The board responded by tightening the screws, issuing more warnings, citing more subsections. They were caught in the classic trap of bureaucracy: when a rule causes friction, the bureaucratic instinct is never to question the rule, but to enforce it with greater vigor.
But human nature is stubborn. The more you try to flatten it, the harder it pushes back.
On a warm Tuesday evening, the community center was packed to capacity for the monthly HOA meeting. The air conditioning hummed loudly, failing to cool the room full of flushed, angry faces. The board sat behind a folding table, looking small against the cinderblock wall.
Richard stood at the microphone during the public comment period. He didn't bring copies of the law. He didn't bring a lawyer. He just stood there in his faded veteran's cap, his hands resting lightly on the podium.

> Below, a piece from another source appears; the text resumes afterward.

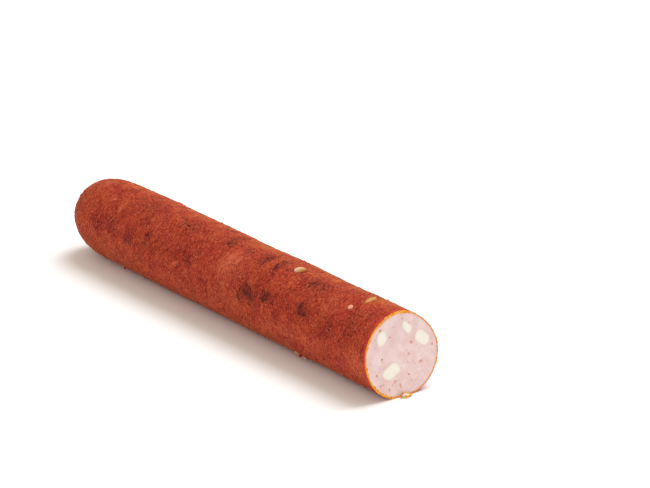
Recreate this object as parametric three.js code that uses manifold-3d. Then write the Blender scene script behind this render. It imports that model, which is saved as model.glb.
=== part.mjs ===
// A cheese sausage: a thick smoked stick of pink meat with a domed end and a cut end.
// Pale cheese chunks show in the cut face, and smaller ones lie bare in the skin.
// Millimetres, +Z up. +X runs along the stick to the cut, and the origin is the middle of the base.

import * as THREE from "three";
import { mergeVertices } from "three/addons/utils/BufferGeometryUtils.js";
import Module from "manifold-3d";

const radians = THREE.MathUtils.degToRad;

// The stick.
const CALIBRE = 37.6;
const LENGTH = 270;
const DOME_LENGTH = 31.7;
const DOME_FULLNESS = 2.4; // 2 gives an ellipse, and more gives a squarer shoulder
const DOME_DROOP = 0.3; // how far the dome's tip hangs below the axis
const FOOT_DEPTH = 0.6; // how deep the stick's weight flattens its underside

// The knife's slant: the face looks up by LEAN and towards +Y by TURN.
const CUT_LEAN = radians(3.5);
const CUT_TURN = radians(2.7);
const CUT_FLARE = 0.2; // how far the cut end spreads
const CUT_REACH = 80; // the stretch behind the cut that its slant, flare and lobes run out over

// The cut section's lobes: their count, their height, and one peak's angle from +Y to +Z.
const SECTION_LOBES = [
  { lobes: 3, height: 0.27, peak: -21 },
  { lobes: 4, height: 0.07, peak: -10 },
  { lobes: 5, height: 0.13, peak: 15 },
];
const BODY_LOBES = 0.3; // the share of the lobes' height that the rest of the stick keeps

// Slow swells along the stick: the distance between two, their height, and the side they lie on.
const LONG_SWELLS = [
  { pitch: 97, height: 0.16, side: 120, start: 30 },
  { pitch: 61, height: 0.13, side: 60, start: 200 },
  { pitch: 38, height: 0.08, side: 160, start: 110 },
];

const GAP = 0.3; // between a chunk and the pocket that holds it
const POCKET_RUN = 2; // how far a pocket's cut runs out past the surface
const AROUND = 64;
const DOME_RINGS = 12;
const STRAIGHT_RINGS = 36;
const CHUNK_SIDES = 20;
const SCRAP_SIDES = 12;

const RADIUS = CALIBRE / 2;
const AXIS_HEIGHT = RADIUS - FOOT_DEPTH;

// Chunks in the cut face: their place from the face's middle, their depth, and their corners.
const FACE_CHUNKS = [
  {
    name: "cheese_face_left",
    place: [-9.4, 9.5],
    depth: 6.5,
    corners: [[1.5, 2.9], [-1.2, 2.5], [-2.4, 0.1], [-1.8, -3.1], [1.1, -2.7], [2.8, -0.5]],
  },
  {
    name: "cheese_face_top",
    place: [4.2, 11.4],
    depth: 4.5,
    corners: [[-1.4, 3.1], [-2.5, 1.4], [-1.1, -1.4], [0.6, -3], [2.2, -1.3], [2.4, 0.2], [0.3, 1.9]],
  },
  {
    name: "cheese_face_right",
    place: [11.1, 5.4],
    depth: 6,
    corners: [[2, 1.7], [-0.4, 3.2], [-2.5, 2.3], [-3.2, 0.2], [-2, -1.5], [1.1, -3.6], [3, -3], [3.8, -1]],
  },
  {
    name: "cheese_face_low",
    place: [-5.9, -6.0],
    depth: 7,
    corners: [
      [1.2, 3.6], [-1.4, 2.5], [-4.7, -0.3], [-3.4, -2.6],
      [-0.4, -3.4], [2.4, -1.8], [4.9, 0], [4, 2.3],
    ],
  },
];

// Chunks that lie bare in the skin: their place back from the cut, the angle from +Y to +Z, the turn
// of their long side away from the stick's axis, how far they stand out, and their corners.
const SKIN_CHUNKS = [
  {
    name: "cheese_skin_mid",
    back: 77,
    angle: 97,
    turn: 37,
    proud: 0.8,
    corners: [[2.7, 0.2], [1.1, 1.5], [-1.6, 1.4], [-2.6, 0], [-1.4, -1.4], [1.5, -1.2]],
  },
  {
    name: "cheese_skin_small",
    back: 25,
    angle: 117,
    turn: 0,
    proud: 0.3,
    corners: [[1.2, 0.3], [0.2, 1.1], [-1, 0.7], [-1.1, -0.6], [0.1, -1.1], [0.9, -0.7]],
  },
  {
    name: "cheese_skin_near",
    back: 20.5,
    angle: 92,
    turn: 108,
    proud: 0.4,
    corners: [[3.5, 0.3], [2.2, 1.3], [-0.8, 1.1], [-3.6, 0.1], [-0.6, -1.2], [2.4, -1]],
  },
];
const SKIN_CHUNK_DEPTH = 2.6;

// Scraps of casing that the knife and handling left: a curl at the cut's foot, a flake underneath.
// Sizes are half widths: along the long side, across it, and outwards.
const CURL = { place: [-0.3, -17.0], size: [2.6, 1.15, 2.0], proud: 1.1 };
const FLAKE = { back: 62, angle: 225, size: [2.6, 0.9, 1.1] };

const SKIN_FINISH = { color: 0xa5412b, roughness: 0.7, metalness: 0 };
const CHEESE_FINISH = { color: 0xf1ecdb, roughness: 0.45, metalness: 0 };

// The dome's radius as a share of the full one, at a distance back from the cut.
function domeShare(back) {
  const intoDome = Math.max(0, back - (LENGTH - DOME_LENGTH)) / DOME_LENGTH;
  return Math.pow(1 - Math.min(1, Math.pow(intoDome, DOME_FULLNESS)), 1 / DOME_FULLNESS);
}

// How much of the cut's own shape the stick has here: all of it at the cut, none past its reach.
function cutShare(back) {
  return THREE.MathUtils.smoothstep(CUT_REACH - back, 0, CUT_REACH);
}

// The stick's radius at an angle from +Y to +Z, with its lobes and swells.
function radiusAt(back, angle) {
  const share = cutShare(back);
  let radius = RADIUS + CUT_FLARE * share;
  for (const { lobes, height, peak } of SECTION_LOBES) {
    const lobe = height * Math.cos(lobes * (angle - radians(peak)));
    radius += lobe * THREE.MathUtils.lerp(BODY_LOBES, 1, share);
  }
  for (const { pitch, height, side, start } of LONG_SWELLS) {
    const along = Math.cos((2 * Math.PI * back) / pitch + radians(start));
    radius += height * along * (0.5 + 0.5 * Math.cos(angle - radians(side)));
  }
  return radius;
}

// How far the slanted cut lies behind a square one, at a place on the face.
function cutSetback(across, up) {
  return across * Math.tan(CUT_TURN) + up * Math.tan(CUT_LEAN);
}

// A point of the skin. The underside is flat where it rests, at z = 0.
function skinPoint(back, angle) {
  const share = domeShare(back);
  const radius = radiusAt(back, angle) * share;
  const droop = DOME_DROOP * (1 - share);
  const across = radius * Math.cos(angle);
  const up = Math.max(-AXIS_HEIGHT, radius * Math.sin(angle) - droop);
  return new THREE.Vector3(-back - cutShare(back) * cutSetback(across, up), across, AXIS_HEIGHT + up);
}

// A closed surface through rings of equal count, from a first point to a last one.
// The rings turn to the right about the way from first to last, so the faces point out.
function loft(first, rings, last) {
  const count = rings[0].length;
  const points = [first, ...rings.flat(), last];
  const end = points.length - 1;
  const at = (ring, side) => 1 + ring * count + (side % count);
  const faces = [];
  for (let side = 0; side < count; side++) {
    faces.push(0, at(0, side + 1), at(0, side));
    for (let ring = 0; ring < rings.length - 1; ring++) {
      const corner = at(ring, side);
      const opposite = at(ring + 1, side + 1);
      faces.push(corner, at(ring, side + 1), opposite);
      faces.push(corner, opposite, at(ring + 1, side));
    }
    faces.push(end, at(rings.length - 1, side), at(rings.length - 1, side + 1));
  }
  return new THREE.BufferGeometry().setFromPoints(points).setIndex(faces);
}

// The stick: rings crowd towards the dome's tip, and the last one is the cut's rim.
function stickGeometry() {
  const backs = [];
  for (let ring = 1; ring <= DOME_RINGS; ring++) {
    const turn = (ring / DOME_RINGS) * (Math.PI / 2);
    const intoDome = Math.pow(Math.cos(turn), 2 / DOME_FULLNESS);
    backs.push(LENGTH - DOME_LENGTH * (1 - intoDome));
  }
  for (let ring = 1; ring <= STRAIGHT_RINGS; ring++) {
    backs.push((LENGTH - DOME_LENGTH) * (1 - ring / STRAIGHT_RINGS));
  }
  const rings = backs.map((back) =>
    Array.from({ length: AROUND }, (_, side) => skinPoint(back, (2 * Math.PI * side) / AROUND)),
  );
  const tip = new THREE.Vector3(-LENGTH, 0, AXIS_HEIGHT - DOME_DROOP);
  const middle = new THREE.Vector3(0, 0, AXIS_HEIGHT);
  return loft(tip, rings, middle);
}

// A smooth closed outline through a chunk's corners, grown by an amount.
function outline(corners, grow) {
  const points = corners.map(([across, up]) => new THREE.Vector3(across, up, 0));
  const curve = new THREE.CatmullRomCurve3(points, true, "centripetal");
  return curve
    .getSpacedPoints(CHUNK_SIDES)
    .slice(0, CHUNK_SIDES)
    .map((point) => point.setLength(point.length() + grow));
}

// A chunk as a loft of its outline. Each level has a height over the surface and a scale.
function chunkGeometry(corners, levels, grow = 0) {
  const edge = outline(corners, grow);
  const rings = levels.map(({ height, scale }) =>
    edge.map((point) => new THREE.Vector3(point.x * scale, point.y * scale, height)),
  );
  const low = new THREE.Vector3(0, 0, levels[0].height);
  const high = new THREE.Vector3(0, 0, levels[levels.length - 1].height);
  return loft(low, rings, high);
}

// A face chunk's levels run from its blunt back to the cut, where the knife left it flat.
function faceLevels(depth) {
  return [
    { height: -depth, scale: 0.5 },
    { height: -0.86 * depth, scale: 0.86 },
    { height: -0.5 * depth, scale: 1.06 },
    { height: 0, scale: 1 },
  ];
}

// The pocket's levels go deeper by the gap, and run right out of the surface.
function pocketLevels(levels) {
  const inside = levels.filter(({ height }) => height <= 0);
  const deepened = inside.map(({ height, scale }) => ({ height: height - GAP, scale }));
  return [...deepened, { height: POCKET_RUN, scale: 1 }];
}

// A skin chunk's levels run from its blunt back to the top of its bulge.
function skinLevels(proud) {
  return [
    { height: -SKIN_CHUNK_DEPTH, scale: 0.55 },
    { height: -0.7 * SKIN_CHUNK_DEPTH, scale: 0.92 },
    { height: 0, scale: 1 },
    { height: 0.6 * proud, scale: 0.86 },
    { height: proud, scale: 0.55 },
  ];
}

// Puts a geometry made about the face's middle onto the slanted cut, standing proud by an amount.
function ontoFace(geometry, { place: [across, up], proud = 0 }) {
  const sheared = new THREE.Matrix4().set(
    -Math.tan(CUT_TURN), -Math.tan(CUT_LEAN), 1, proud - cutSetback(across, up),
    1, 0, 0, across,
    0, 1, 0, AXIS_HEIGHT + up,
    0, 0, 0, 1,
  );
  return geometry.applyMatrix4(sheared);
}

// Puts a geometry onto the skin: its X along the stick, turned, and its Z straight out.
function ontoSkin(geometry, { back, angle, turn = 0 }) {
  const side = radians(angle);
  const out = new THREE.Vector3(0, Math.cos(side), Math.sin(side));
  const long = new THREE.Vector3(1, 0, 0).applyAxisAngle(out, radians(turn));
  const wide = out.clone().cross(long);
  const place = skinPoint(back, side);
  return geometry.applyMatrix4(new THREE.Matrix4().makeBasis(long, wide, out).setPosition(place));
}

// A small blunt scrap of casing.
function scrapGeometry({ size }) {
  return new THREE.SphereGeometry(1, SCRAP_SIDES, SCRAP_SIDES / 2).scale(...size);
}

const wasm = await Module();
wasm.setup();

// A closed geometry as a solid that can be joined and cut.
function solidFrom(geometry) {
  geometry.deleteAttribute("normal");
  geometry.deleteAttribute("uv");
  const merged = mergeVertices(geometry);
  return new wasm.Manifold(
    new wasm.Mesh({
      numProp: 3,
      vertProperties: merged.attributes.position.array,
      triVerts: new Uint32Array(merged.index.array),
    }),
  );
}

// A cut or joined solid as a geometry again.
function geometryFrom(solid) {
  const { vertProperties, triVerts } = solid.getMesh();
  const geometry = new THREE.BufferGeometry();
  geometry.setAttribute("position", new THREE.BufferAttribute(vertProperties, 3));
  geometry.setIndex(new THREE.BufferAttribute(triVerts, 1));
  return geometry;
}

// The meat in its casing, with the scraps joined on and a pocket for each chunk.
function sausageGeometry() {
  let solid = solidFrom(stickGeometry());
  solid = solid.add(solidFrom(ontoFace(scrapGeometry(CURL), CURL)));
  solid = solid.add(solidFrom(ontoSkin(scrapGeometry(FLAKE), FLAKE)));
  for (const chunk of FACE_CHUNKS) {
    const pocket = chunkGeometry(chunk.corners, pocketLevels(faceLevels(chunk.depth)), GAP);
    solid = solid.subtract(solidFrom(ontoFace(pocket, chunk)));
  }
  for (const chunk of SKIN_CHUNKS) {
    const pocket = chunkGeometry(chunk.corners, pocketLevels(skinLevels(chunk.proud)), GAP);
    solid = solid.subtract(solidFrom(ontoSkin(pocket, chunk)));
  }
  return geometryFrom(solid);
}

// Adds a named piece to the group.
function addMesh(group, name, geometry, finish) {
  geometry.computeVertexNormals();
  const mesh = new THREE.Mesh(geometry, new THREE.MeshStandardMaterial(finish));
  mesh.name = name;
  group.add(mesh);
}

const sausage = new THREE.Group();
addMesh(sausage, "sausage", sausageGeometry(), SKIN_FINISH);
for (const chunk of FACE_CHUNKS) {
  const geometry = chunkGeometry(chunk.corners, faceLevels(chunk.depth));
  addMesh(sausage, chunk.name, ontoFace(geometry, chunk), CHEESE_FINISH);
}
for (const chunk of SKIN_CHUNKS) {
  const geometry = chunkGeometry(chunk.corners, skinLevels(chunk.proud));
  addMesh(sausage, chunk.name, ontoSkin(geometry, chunk), CHEESE_FINISH);
}

// The origin is the middle of the base.
const extent = new THREE.Box3().setFromObject(sausage);
const centre = extent.getCenter(new THREE.Vector3());
sausage.position.set(-centre.x, -centre.y, -extent.min.z);

export default sausage;
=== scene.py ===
"""A cheese sausage: pink meat in a smoked casing, one end domed and the other cut across.

Pale cheese chunks show in the cut face, and smaller ones lie bare in the skin. Metres, +Z up. +X runs along
the stick to the cut, and the origin is the middle of the base.
"""

import logging
import math
from dataclasses import asdict, dataclass, field
from enum import Enum
from functools import cached_property
from typing import ClassVar

import bmesh
import bpy
import numpy as np
from mathutils import Matrix, Vector
from mathutils.bvhtree import BVHTree


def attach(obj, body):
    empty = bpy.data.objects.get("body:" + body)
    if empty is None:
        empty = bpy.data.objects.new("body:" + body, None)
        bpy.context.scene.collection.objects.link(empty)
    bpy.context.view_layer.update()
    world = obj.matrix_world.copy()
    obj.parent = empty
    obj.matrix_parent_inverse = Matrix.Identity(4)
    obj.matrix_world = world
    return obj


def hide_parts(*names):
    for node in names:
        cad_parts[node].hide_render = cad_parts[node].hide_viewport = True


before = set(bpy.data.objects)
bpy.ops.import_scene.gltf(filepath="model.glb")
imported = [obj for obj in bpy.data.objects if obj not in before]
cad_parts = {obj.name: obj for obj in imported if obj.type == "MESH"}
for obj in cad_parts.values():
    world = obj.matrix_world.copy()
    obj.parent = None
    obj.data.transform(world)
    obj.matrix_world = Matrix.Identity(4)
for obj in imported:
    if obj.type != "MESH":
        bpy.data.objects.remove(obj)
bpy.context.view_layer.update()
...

"You can take my money," Richard said, looking directly at the board president, a man he used to borrow a lawn aerator from. "You can put a lien on my house. You can even force me out if you try hard enough. But every day I am under this roof, that flag stays up. Because if we lose the right to honor the things that bind us together, right here on our own dirt, then all these pretty houses don't mean a damn thing."
The room was completely silent.
The board president shifted in his chair, cleared his throat, and looked down at his binder of rules. The collective gaze of eighty neighbors heavy on his shoulders. The contract said one thing. The human heart said another.
The meeting adjourned without a final decision, the board voting to "table the matter for further legal review." It was a classic bureaucratic retreat, a way to buy time while the heat died down.
As the crowd filed out into the cool desert night, the neighborhood felt different. The silence was no longer the empty, enforced quiet of a master-planned community. It was the heavy, expectant silence of a community waiting to see who they really were.
Walking back down his street, Richard looked up at his porch. The flag was still there, illuminated by a small solar spotlight he’d pushed into the flowerbed, rippling gently against the dark California sky.